Let’s look at the situation a bit differently; why not create a task that is doable for you, one that can be accomplished more easily, one that is small enough that you’re not overwhelmed by it. Creating many small steps that you actually complete is more logical than focusing on one large task – emptying your closets – that is so daunting that, at the thought of it, you simply want to throw up your hands in surrender.

Here are two suggestions for ways to begin:

* Start with the small stuff. Start by sorting through the items that have little or no emotional impact for you: clean out the linen closet to get rid of all those frayed towels, sort through the kitchen utensils in that overstuffed kitchen drawer, or toss that pile of unread magazines sitting in the corner of the room.

* Break big jobs into smaller ones. If going through your closet seems too large a task, try breaking the job down into smaller parts such as coats, shoes, office attire, sportswear, accessories – and sort through each of these groups separately.

You can get rid of things as long as you approach the task in way that works for you.

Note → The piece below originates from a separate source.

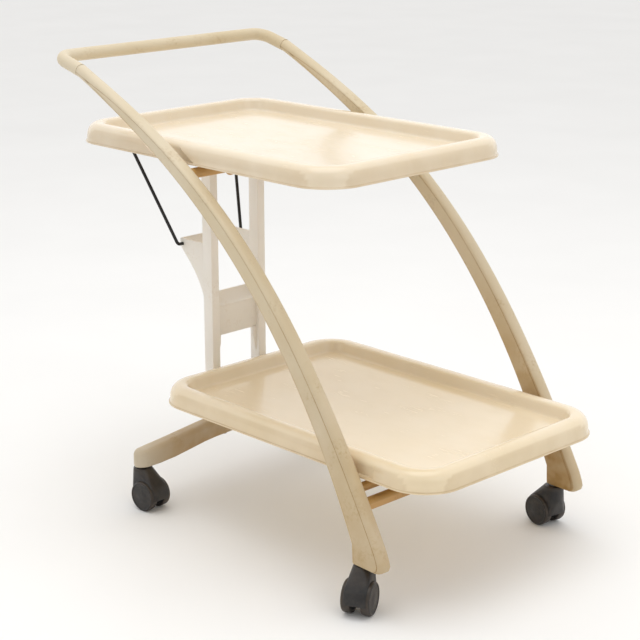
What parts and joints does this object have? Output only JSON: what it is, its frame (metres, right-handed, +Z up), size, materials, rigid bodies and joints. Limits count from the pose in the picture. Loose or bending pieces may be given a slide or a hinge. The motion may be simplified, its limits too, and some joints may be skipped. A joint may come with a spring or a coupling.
{
  "type": "folding serving trolley",
  "caption": "Folding serving trolley: moulded trays on curved side arms that run up into a push handle, with a hinged rear column and swivelling hooded castors.",
  "frame": {"origin": "on the floor under the middle of the trolley's bounding box, to within 6 mm", "axes": "+X forward, away from the push handle; +Y to the trolley's left; +Z up"},
  "size_m": [0.807, 0.5182, 0.7405],
  "materials": {
    "tray_cream": "glossy moulded plastic",
    "arm_beige": "satin moulded plastic",
    "column_white": "satin moulded plastic",
    "bar_tan": "satin moulded plastic",
    "castor_dark": "worn moulded nylon",
    "wire_black": "black dipped steel wire",
    "steel": "zinc plated"
  },
  "bodies": {
    "side_frame": {"handle_bar": "arm_beige", "right_arm": "arm_beige", "left_arm": "arm_beige", "upper_cross_bar": "bar_tan", "lower_cross_bar": "bar_tan", "lower_cross_beam": "bar_tan", "hinge_bracket": "bar_tan", "hinge_pin": "steel", "bracket_screws": "steel", "front_castor_sockets": "steel"},
    "rear_column": {"column": "column_white", "foot_beam": "column_white", "column_screws": "steel", "stay_wire": "wire_black", "tray_rest": "steel", "rear_castor_sockets": "steel"},
    "upper_tray_set": {"upper_tray": "tray_cream", "upper_hinge_clips": "bar_tan", "stay_saddles": "bar_tan", "upper_tray_screws": "steel"},
    "lower_tray_set": {"lower_tray": "tray_cream", "lower_hinge_clips": "bar_tan", "lower_tray_screws": "steel"},
    "front_right_castor": {"front_right_stem": "steel", "front_right_hood": "castor_dark", "front_right_axle": "steel"},
    "front_right_outer_roller": {"front_right_outer_wheel": "castor_dark"},
    "front_right_inner_roller": {"front_right_inner_wheel": "castor_dark"},
    "front_left_castor": {"front_left_stem": "steel", "front_left_hood": "castor_dark", "front_left_axle": "steel"},
    "front_left_outer_roller": {"front_left_outer_wheel": "castor_dark"},
    "front_left_inner_roller": {"front_left_inner_wheel": "castor_dark"},
    "rear_right_castor": {"rear_right_stem": "steel", "rear_right_hood": "castor_dark", "rear_right_axle": "steel"},
    "rear_right_outer_roller": {"rear_right_outer_wheel": "castor_dark"},
    "rear_right_inner_roller": {"rear_right_inner_wheel": "castor_dark"},
    "rear_left_castor": {"rear_left_stem": "steel", "rear_left_hood": "castor_dark", "rear_left_axle": "steel"},
    "rear_left_outer_roller": {"rear_left_outer_wheel": "castor_dark"},
    "rear_left_inner_roller": {"rear_left_inner_wheel": "castor_dark"}
  },
  "joints": [
    {"name": "column_fold", "type": "hinge", "parent": "side_frame", "child": "rear_column", "pos_m": [-0.228, 0, 0.572], "axis": [0, -1, 0], "range_deg": [0, 16]},
    {"name": "lower_tray_lift", "type": "hinge", "parent": "side_frame", "child": "lower_tray_set", "pos_m": [0.269, 0, 0.176], "axis": [0, 1, 0], "range_deg": [0, 42]},
    {"name": "upper_tray_tilt", "type": "hinge", "parent": "side_frame", "child": "upper_tray_set", "pos_m": [-0.086, 0, 0.582], "axis": [0, 1, 0], "range_deg": [0, 40]},
    {"name": "front_right_swivel", "type": "hinge", "parent": "side_frame", "child": "front_right_castor", "pos_m": [0.292, -0.217, 0.072], "axis": [0, 0, 1], "continuous": true},
    {"name": "front_right_outer_spin", "type": "hinge", "parent": "front_right_castor", "child": "front_right_outer_roller", "pos_m": [0.29918, -0.23241, 0.025], "axis": [0.9063, 0.4226, 0], "continuous": true},
    {"name": "front_right_inner_spin", "type": "hinge", "parent": "front_right_castor", "child": "front_right_inner_roller", "pos_m": [0.29918, -0.23241, 0.025], "axis": [0.9063, 0.4226, 0], "continuous": true},
    {"name": "front_left_swivel", "type": "hinge", "parent": "side_frame", "child": "front_left_castor", "pos_m": [0.292, 0.217, 0.072], "axis": [0, 0, 1], "continuous": true},
    {"name": "front_left_outer_spin", "type": "hinge", "parent": "front_left_castor", "child": "front_left_outer_roller", "pos_m": [0.27517, 0.21937, 0.025], "axis": [-0.1392, -0.9903, 0], "continuous": true},
    {"name": "front_left_inner_spin", "type": "hinge", "parent": "front_left_castor", "child": "front_left_inner_roller", "pos_m": [0.27517, 0.21937, 0.025], "axis": [-0.1392, -0.9903, 0], "continuous": true},
    {"name": "rear_right_swivel", "type": "hinge", "parent": "rear_column", "child": "rear_right_castor", "pos_m": [-0.23, -0.207, 0.072], "axis": [0, 0, 1], "continuous": true},
    {"name": "rear_right_outer_spin", "type": "hinge", "parent": "rear_right_castor", "child": "rear_right_outer_roller", "pos_m": [-0.21306, -0.20552, 0.025], "axis": [-0.0872, 0.9962, 0], "continuous": true},
    {"name": "rear_right_inner_spin", "type": "hinge", "parent": "rear_right_castor", "child": "rear_right_inner_roller", "pos_m": [-0.21306, -0.20552, 0.025], "axis": [-0.0872, 0.9962, 0], "continuous": true},
    {"name": "rear_left_swivel", "type": "hinge", "parent": "rear_column", "child": "rear_left_castor", "pos_m": [-0.23, 0.207, 0.072], "axis": [0, 0, 1], "continuous": true},
    {"name": "rear_left_outer_spin", "type": "hinge", "parent": "rear_left_castor", "child": "rear_left_outer_roller", "pos_m": [-0.22282, 0.22241, 0.025], "axis": [-0.9063, 0.4226, 0], "continuous": true},
    {"name": "rear_left_inner_spin", "type": "hinge", "parent": "rear_left_castor", "child": "rear_left_inner_roller", "pos_m": [-0.22282, 0.22241, 0.025], "axis": [-0.9063, 0.4226, 0], "continuous": true}
  ],
  "couplings": [
    {"joint": "lower_tray_lift", "follows": "column_fold", "ratio": 2.6}
  ]
}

Here’s to a happy-with-less New Year!

LH

The Time Is Now

When is it time to empty a house?

The best answer is that the time to start is right now. The one piece of advice we heard from almost everyone we spoke to was “Take your time!” We think this is good advice: the more time you have to devote to the process, the better off you and your family will be in the long run. Beginning well ahead of time can help make it a gentler and more gradual process, and the final stages of it less hurried and stressful for everyone involved.

Of course, when to start is different for every family depending on your circumstances. You might be a couple preparing to move from the home you raised your family in into a retirement community; a middle-aged child helping your parents move out of the house you grew up in; siblings going through the house after the death of a parent; or a middle-aged individual making a move for career or personal reasons. Your personal circumstances will help dictate a timeline that will work for you.